On another note, I feel that GIANTS would be remiss not to include the ability to lease land in Farming Simulator 19. With the addition of the option to lease vehicles in Farming Simulator 17, it seems a natural step to extend that mechanic to land. Players could lease land for one crop cycle, paying a much lower price than they would to buy it, which would allow them to farm a larger area without needing the significant capital required to outright purchase additional acreage.
There are many other changes that could be made to Farming Simulator that don’t fit into the above categories – things like manual hitching of equipment to tractors; the ability to move animals from place to place (as well as increased detail in caring for them, and additional complexity to the selling economy); and the potential for adapting mods such as Courseplay (effectively setting routes for hired workers), Follow Me (having workers with various equipment follow the player to a field to reduce the need to make multiple trips), and GPS (just like in real-life farming, letting a computer system keep the equipment driving in a straight line) into the base game. I suppose, at the end of the day, that it likely isn’t a question of if GIANTS will make some major improvements to the game, but rather, which ones they will choose to focus their efforts on.

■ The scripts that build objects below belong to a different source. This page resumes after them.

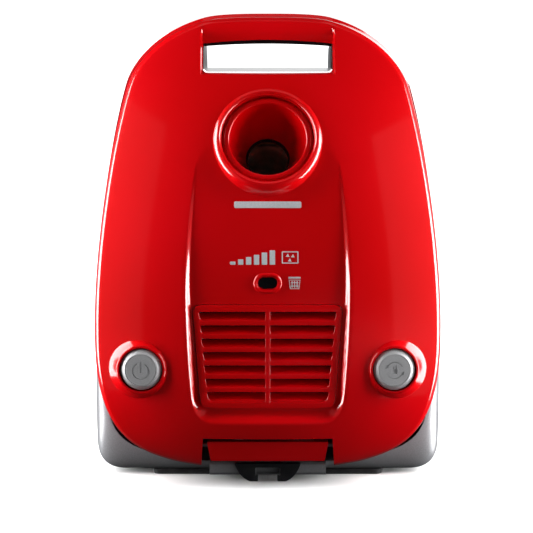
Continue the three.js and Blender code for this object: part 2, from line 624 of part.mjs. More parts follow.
// ---------- motor ----------
function makeMotor() {
  const at = UPWARD(MOTOR.x, MOTOR.y);
  const { can, stator, shaft, top, step, bottom } = MOTOR;
  const skin = 1.6;
  const [eye, barrel, inlet] = [14, stator + 3, 18];
  const outside = [[eye, bottom], [barrel, bottom], [barrel, step], [can, step + 3], [can, top],
    [inlet, top]];
  const inside = [[inlet, top - skin], [can - skin, top - skin], [can - skin, step + 4.5],
    [barrel - skin, step + 1.5], [barrel - skin, bottom + skin], [eye, bottom + skin], [eye, bottom]];
  piece('motor_can', turned([...outside, ...inside], 20, at), STEEL);
  piece('motor_stator', ring(stator + 0.9, 19, bottom + 6, step - 8, at, 20), COPPER);
  const armature = rod(17, bottom + 10, step - 12, at, 24);
  piece('motor_shaft', add(rod(shaft, bottom - 8, 130, at, 20), armature), STEEL);
  const blades = [];
  const bladeCount = 7;
  for (let i = 0; i < bladeCount; i += 1) {
    const turn = new THREE.Matrix4().makeRotationZ(2 * Math.PI * i / bladeCount);
    const blade = new THREE.BoxGeometry(27, 1.6, 11).translate(27.5, 5, 118.4);
    blades.push(solidOf(blade.applyMatrix4(turn).applyMatrix4(at)));
  }
  const hub = [[4.4, 111], [43, 111], [43, 113.2], [9, 113.2], [9, 128], [4.4, 128], [4.4, 111]];
  const disc = turned(hub, 20, at);
  piece('impeller', add(disc, ...blades), STEEL);
  piece('motor_mount_front', ring(46, 30, top + GAP, 146.7, at, 20), RUBBER);
  piece('motor_mount_rear', ring(34, 13, 42, bottom - GAP, at, 20), RUBBER);
}

// ---------- cord reel ----------
function makeReel() {
  const at = BACKWARD(REEL.x, REEL.z);
  const { y, half, drum, core, axle } = REEL;
  const [front, back] = [y - half, y + half];
  const [bore, cheek] = [axle + GAP, 2.4];
  piece('cord_drum', turned([[bore, front], [drum, front], [drum, front + cheek], [core, front + cheek],
    [core, back - cheek], [drum, back - cheek], [drum, back], [bore, back], [bore, front]], 24, at), BLACK);
  const inside = BASE.backY - BASE.skin - GAP;
  piece('reel_axle', rod(axle, -26.7, inside, at, 24), STEEL);
  piece('rewind_spring_case', cut(ring(31, bore, back + 1, back + 13, at, 24),
    ring(28, 11, back + 2.5, back + 14, at, 24)), SILVER);
  const [left, right] = [3, 106.7];
  const [low, high] = [66, 104];
  const leverWindow = box(81.5, 98.5, -31, -26, 83, 98);
  const bar = box(left, right, -30, -27, low, high).subtract(leverWindow);
  const upright = (x0, x1, y0, y1) => box(x0, x1, y0, y1, low, high);
  const legs = add(upright(left, left + 3, -30, inside), upright(right - 3, right, -30, inside));
  const feet = add(upright(left, 16, inside - 2, inside), upright(94, right, inside - 2, inside));
  const lugs = add(box(71, 73.5, -40, -27, 101.5, 111), box(91.5, 94, -40, -27, 101.5, 111));
  const holes = SCREWS.slice(2).map(([, x, z]) => rod(2.2, 70, 90, BACKWARD(x, z), 12));
  piece('reel_bracket', cut(add(bar, legs, feet, lugs), ...holes,
    rod(BRAKE.pin + GAP, 60, 100, ACROSS(BRAKE.y, BRAKE.z), 16)), STEEL);
  const crank = [[82.5, 86], [97.5, 86], [97.5, 98], [91, 99], [91, 112], [84, 112], [84, 122], [74, 122],
    [74, 103], [82.5, 103]];
  const pivot = ACROSS(BRAKE.y, BRAKE.z);
  const lever = add(prismY(crank, -38.5, -33.5), rod(4, 74, 91, pivot, 20));
  piece('brake_lever', cut(lever, rod(BRAKE.pin + GAP, 60, 100, pivot, 16)), BLACK);
  piece('brake_shoe', box(74.5, 83.5, -33.2, front - GAP, 113, 121), RUBBER);
  piece('brake_pin', rod(BRAKE.pin, 70.5, 94.5, pivot, 16), STEEL);
}

function makeSwitch() {
  const body = box(-98, -76, -35.4, -20, 86, 97.6);
  const blades = [-94, -83].map((x) => box(x, x + 5, -20.5, -13, 90, 90.8));
  piece('power_switch', add(body, ...blades), BLACK);
}

// ---------- running gear ----------
function makeWheel(side, word) {
  const span = (from, to) => (side > 0 ? [from, to] : [-to, -from]);
  const at = ACROSS(WHEEL.y, WHEEL.z);
  const { radius, inner, outer, axle } = WHEEL;
  const [bore, felloe] = [axle + 0.3, radius - 7.3];
  const disc = [[bore, inner + 2], [felloe, inner + 2], [felloe, outer - 2], [radius - 12, outer - 2],
    [radius - 12, inner + 8], [12, inner + 8], [12, outer - 8], [bore, outer - 8], [bore, inner + 2]];
  piece(`wheel_${word}`, turned(disc.map(([r, x]) => [r, side * x]), 24, at), SILVER);
  piece(`tyre_${word}`, turned([[radius - 7, inner], [radius - 2, inner], [radius, inner + 3],
    [radius, outer - 3], [radius - 2, outer], [radius - 7, outer], [radius - 7, inner]]
    .map(([r, x]) => [r, side * x]), 24, at), RUBBER);
  const cap = [[0, outer - 7.7], [radius - 14, outer - 7.7], [radius - 13, outer - 4], [24, outer + 1.4],
    [0, outer + 2]];
  piece(`hubcap_${word}`, turned(cap.map(([r, x]) => [r, side * x]), 24, at), SILVER);
  const flange = rod(8, ...span(100, 106.5), at);
  piece(`wheel_axle_${word}`, add(rod(axle, ...span(101, outer - 9), at), flange), STEEL);
}

function makeCaster() {
  const swivel = BACKWARD(0, CASTER.z);
  const { axleY, axleZ, radius, halfWidth } = CASTER;
  piece('caster_socket', ring(20, 5.6, BASE.backY + GAP, 86.2, swivel, 32), BLACK);
  const axleLine = ACROSS(axleY, axleZ);
  const [within, outside, bore] = [9.2, 12, 2.6];
  const cheeks = [[within, outside], [-outside, -within]].map(([x0, x1]) => (
    box(x0, x1, 86.8, 105, axleZ - 5, CASTER.z + 8)));
  const fork = add(rod(16, 86.6, 89, swivel, 24), rod(5, 72, 87, swivel, 16), ...cheeks);
  const wheelSpace = rod(radius + 1.2, -within, within, axleLine, 20);
  piece('caster_fork', cut(fork, rod(bore, -20, 20, axleLine, 16), wheelSpace), BLACK);
  piece('caster_wheel', ring(radius, bore, -halfWidth, halfWidth, axleLine, 24), RUBBER);
  piece('caster_axle', rod(bore - GAP, -12.5, 12.5, axleLine, 16), STEEL);
}

// ---------- rear end ----------
function makeRearEnd() {
  const section = [[-66.7, 5.5], [-64, 3.5], [-40.4, 3.5], [-40.4, 14.2], [-64, 14.2], [-66.7, 12]];
  const block = prismX(section, -45.8, 45.8);
  const catchPosts = add(box(12.9, 16, -58, -54, 13, 31.5), box(-16, -12.9, -58, -54, 13, 31.5),
    box(-16, 16, -58, -54, 28, 31.5));
  const hookPocket = box(-9, 9, -70, -58, 4.3, 11.5);
  piece('insert_panel', cut(add(block, catchPosts), hookPocket), SILVER);
  const half = new THREE.Shape();
  half.moveTo(-26, 14.2);
  half.quadraticCurveTo(-22, 3.5, -14, 0);
  half.lineTo(-7.5, 0);
  half.lineTo(-7.5, 4.3);
  half.lineTo(-9.6, 4.3);
  half.lineTo(-9.6, 11);
  half.lineTo(9.6, 11);
  half.lineTo(9.6, 4.3);
  half.lineTo(7.5, 4.3);
  half.lineTo(7.5, 0);
  half.lineTo(14, 0);
  half.quadraticCurveTo(22, 3.5, 26, 14.2);
  half.closePath();
  piece('parking_bracket', prismY(half, -73, -67), BLACK);
  const strip = roundedOutline([[-91, -46.5], [91, -46.5], [91, 51.5], [-91, 51.5]], 6);
  const clearOfPanel = box(-46.5, 46.5, -60, -39.8, -1, 6);
  piece('rest_strip', cut(prism(strip, 3.8, new THREE.Matrix4()), clearOfPanel), RUBBER);
  const grommet = [[4.5, 1.9], [8.2, 1.9], [8.2, 3.1], [6.6, 3.1], [6.6, 6.9], [7.8, 6.9], [7.8, 8.4],
    [4.5, 8.4], [4.5, 1.9]];
  piece('cord_gland', turned(grommet, 20, UPWARD(GLAND[0], GLAND[1])), RUBBER);
  for (const [name, x, z] of SCREWS) {
    const head = [[0, 84.3], [4.2, 84.3], [3.8, 86], [0, 86.4]];
    piece(name, add(turned(head, 12, BACKWARD(x, z)), rod(1.8, 70, 85, BACKWARD(x, z), 8)), STEEL);
  }
}

piece('tub_shell', makeTub(), SILVER);
makeHandle();
makeChamber();
makeDustBag();
makeMotor();
makeReel();
makeSwitch();
makeWheel(-1, 'left');
makeWheel(1, 'right');
makeCaster();
makeRearEnd();
piece('lid_shell', makeLidShell(), RED);
makePort();
makeGrille();
makeIndicator();
makeLatch();
makeButton(-1, 'power_button');
makeButton(1, 'rewind_button');

export default group;
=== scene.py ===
# Finished surfaces of a cylinder vacuum cleaner parked upright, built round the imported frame.
# Sizes are in millimetres until a mesh is made: X across, -Y the way the lid faces, Z up.
import json
import math

import bmesh
import bpy
import numpy as np
from mathutils import Matrix, Vector, kdtree, noise
from mathutils.geometry import delaunay_2d_cdt


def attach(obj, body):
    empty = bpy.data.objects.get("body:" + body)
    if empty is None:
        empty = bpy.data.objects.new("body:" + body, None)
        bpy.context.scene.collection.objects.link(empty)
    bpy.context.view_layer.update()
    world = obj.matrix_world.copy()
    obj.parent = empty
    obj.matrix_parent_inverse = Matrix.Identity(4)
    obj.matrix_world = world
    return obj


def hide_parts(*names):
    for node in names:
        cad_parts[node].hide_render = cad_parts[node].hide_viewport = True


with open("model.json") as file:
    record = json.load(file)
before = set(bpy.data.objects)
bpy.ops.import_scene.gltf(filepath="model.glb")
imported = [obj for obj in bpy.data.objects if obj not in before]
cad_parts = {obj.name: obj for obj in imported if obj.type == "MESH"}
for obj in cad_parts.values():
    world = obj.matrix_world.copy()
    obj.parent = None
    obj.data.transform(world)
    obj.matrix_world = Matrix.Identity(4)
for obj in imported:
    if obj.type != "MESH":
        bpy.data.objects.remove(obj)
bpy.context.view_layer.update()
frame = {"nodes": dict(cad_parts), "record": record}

MM = 0.001

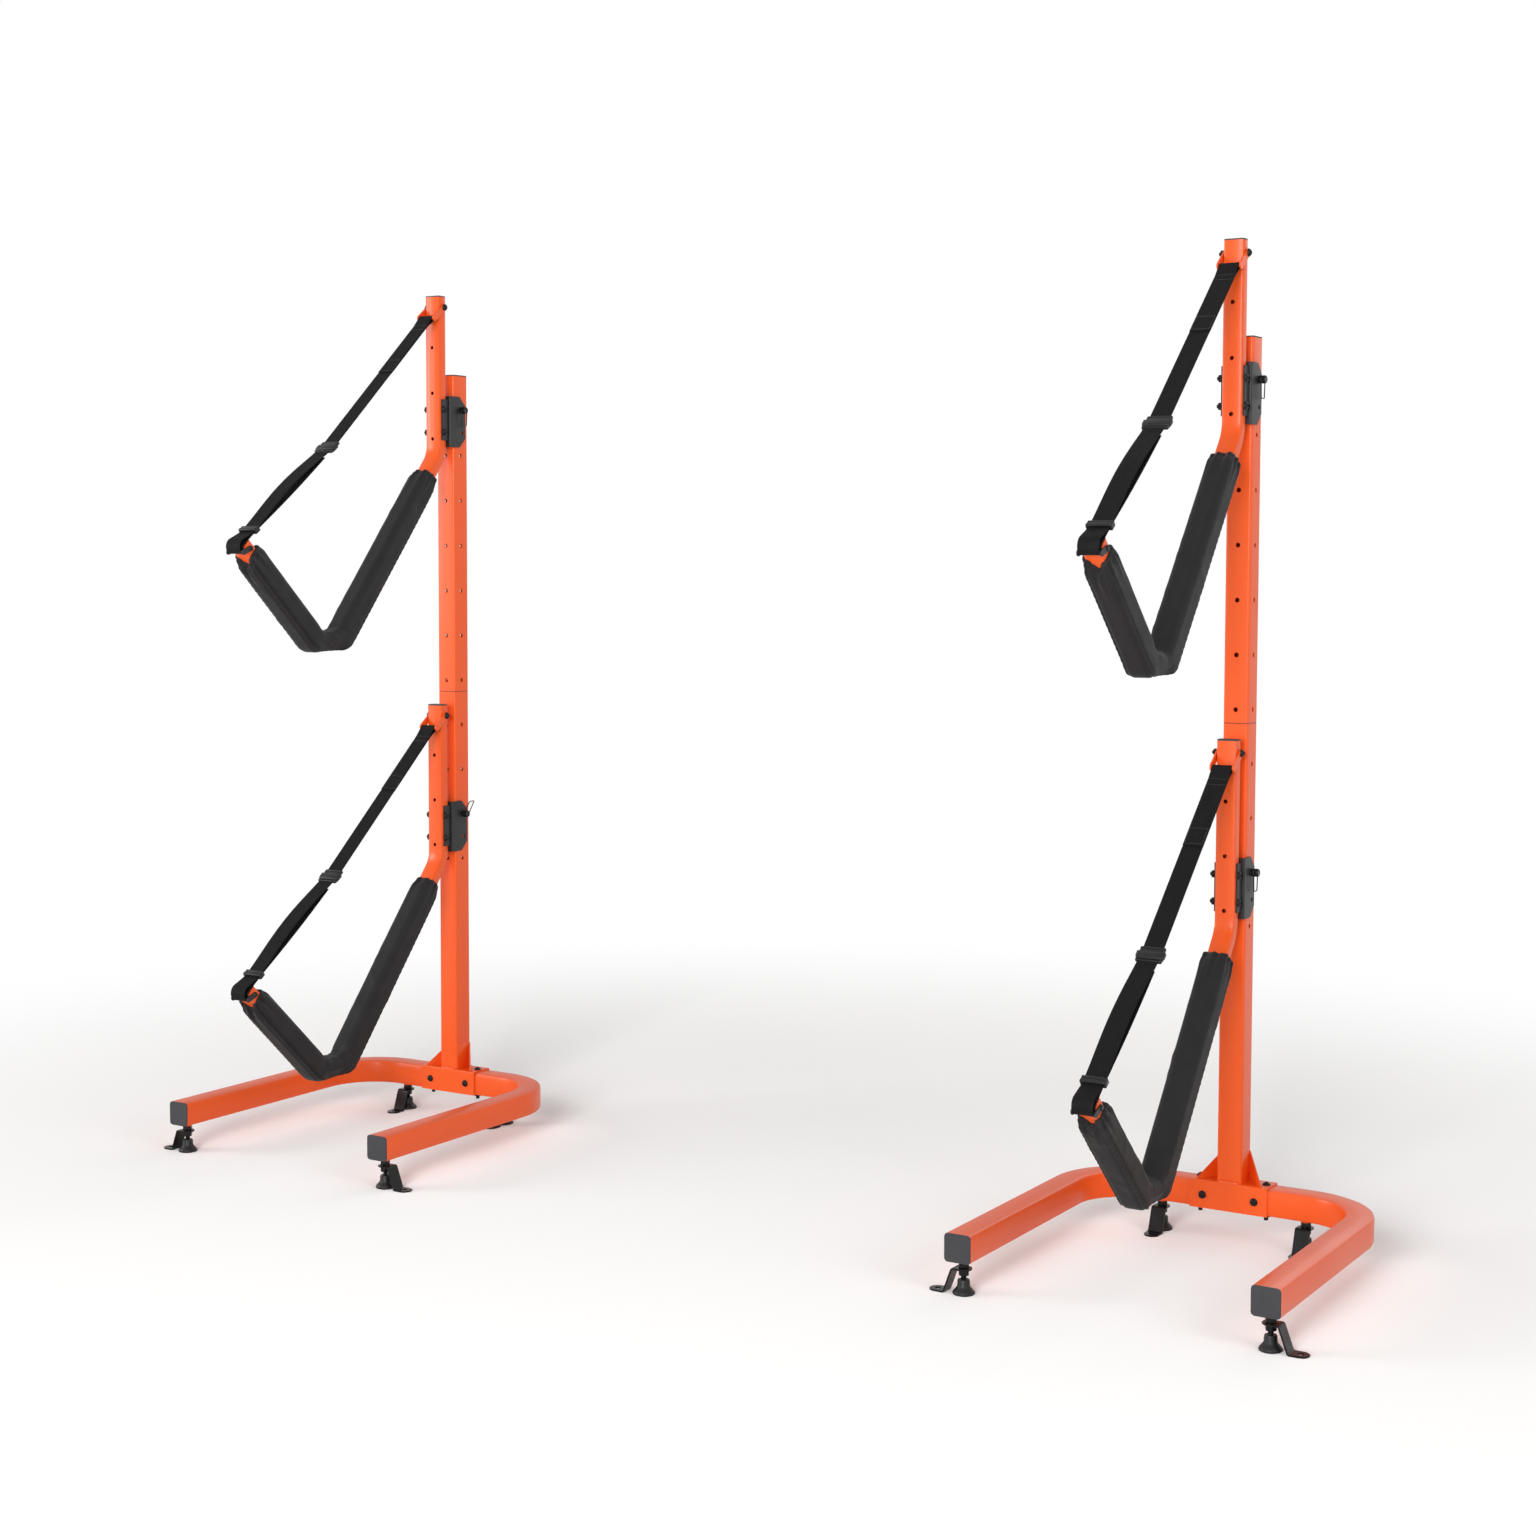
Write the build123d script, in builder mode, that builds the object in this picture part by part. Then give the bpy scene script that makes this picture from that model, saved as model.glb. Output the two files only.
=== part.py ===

I know that regardless of any changes made, the core gameplay that’s brought the series its success will remain – and that excites me. GIANTS has shown that changes to the game aren’t taken lightly or done on a whim, and I’m sure that attitude will be apparent in the differences we see between Farming Simulator 17 and 19. If the months leading up to the release of Farming Simulator 17 were any indication, GIANTS is excellent at sharing information on the modifications that they’ve made, and I anticipate their approach to Farming Simulator 19 to be no different (you can read my analysis of GIANTS’ transparency in development here). I look forward to sharing my thoughts on any details released in the coming months as we inch ever closer to the “late 2018” release window.